Ebeneneffekte --> Relief /down rest ausprobieren

Ums ganz schön zu machen händisch nach brushen

Greatz
X-trOn


----------



## Leever (17. Oktober 2002)

Also ich habs auchmal probiert.

Und das ist dabei rausgekommen:






Machst einfach ein neues pic, holst dir dann eine Holztextur
und legst sie auf eine Ebene. Dann dublizierst du die Ebene,
erstellst deinen Text auf einer neuen Ebene, wählst dessen Kontur aus
( Strg gedrückt halten und Text-Ebene anwählen)und nicht vergessen die Testebene später auszublenden.
Dann schneidest du aus der oberen Holzebene den Text raus und gehst in den Ebenenstil(Doppelklick auf die Ebene). Dort musst du dann "Schlagschatten" und "Abgeflachte Kante" aktivieren ( mit den Einstelleungen musst es ausprobieren, wie es am besten aussieht, da es auch auf Schriftgröße und Schriftart ankommt.
Nun noch in "Bild"->"Einstellungen"->"Helligkeit/Kontrast" die untere Holzebene heller machen. Und schon ist man fertig.


mfG. Leever


----------



## Mythos007 (17. Oktober 2002)

ich will ja jetzt nicht besserwisserisch klingen...  aber meint
ihr nicht, dass eine in ein Holz eingravierte Schrift im inneren
nicht so glänzen dürfte ?

ich meine das müsste ja bedeuten, dass eine Lichtquelle sich
links oben in der Ecke befinden müsste um den Gravurtextschatten
zu erzeugen und dann noch eine Lichtquelle sich direkt über dem
Text befinden müsste, die dann sogar nur das Buchstabeninnere
beleuchten dürfte ... ;-]

naja - ich bin halt der Meinung, dass der Effekt realistischer wirken
würde, wenn die Gravur im inneren auch dunkler erscheint ... Mythos


----------



## Thomas Lindner (17. Oktober 2002)

Mein Versuch - sorry, hatte keine Holztextur zur Hand!

Ebene 1 mit Hoilztextur
Ebene 2 mit Text (schwarz)
Text auswäheln - Auswahl erstellen
Auswahl speichern (Kanal)
Textebene deaktivieren
Holzebene auswählen
Filter: Renderingfilter - Beleuchtungseffekte

Einstellung, nach Wahl, außer:

Unten Reliefkanal angeben (gespeicherte Auswahl)
Häkchen bei weiß entsporicht voller Höhe!

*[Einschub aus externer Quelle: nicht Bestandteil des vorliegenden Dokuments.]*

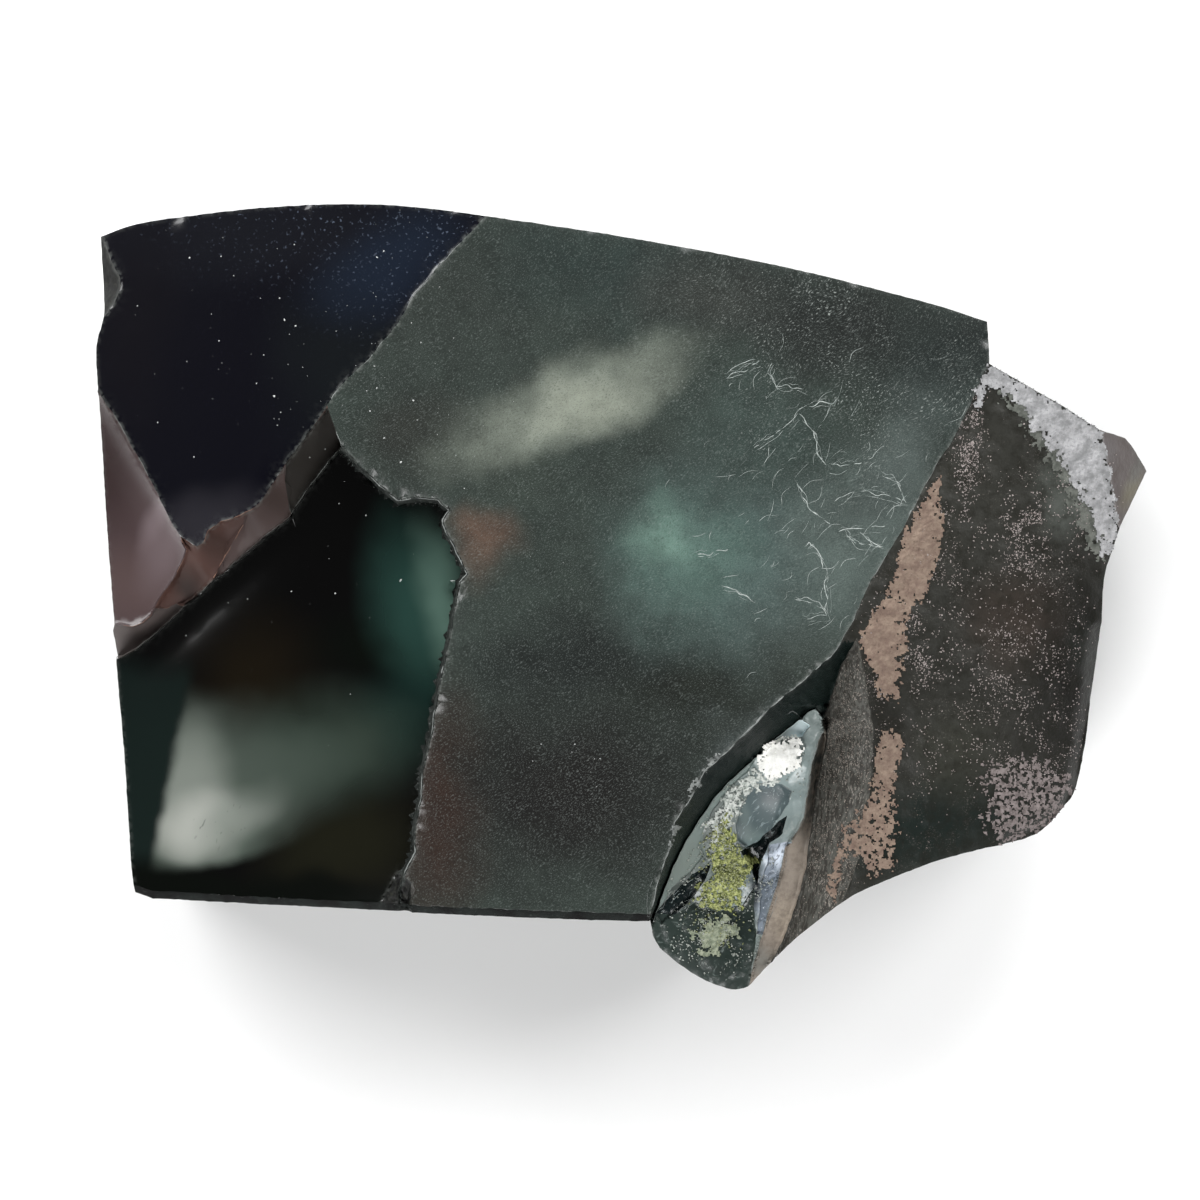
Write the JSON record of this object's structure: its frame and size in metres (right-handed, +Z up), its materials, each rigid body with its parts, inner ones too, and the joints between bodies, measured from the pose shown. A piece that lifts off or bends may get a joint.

N.S.: Ja upps, verlaufe mich auch mal zu den Filtern - *schäm*

N.S.: @ Mythos ich weiß, auch sehr hell, dein Einwan macht Sinn, ist jedoch die mir bekannte Methode


----------



## teddypower (18. Oktober 2002)

suuper

also Leever   thx
genauso wollt ich das haben 

mir fehlte der teil damit die kanten realistisch wirken

ich freue mich immer wieder hier zu sein ;-) 

ciao TeDDy


----------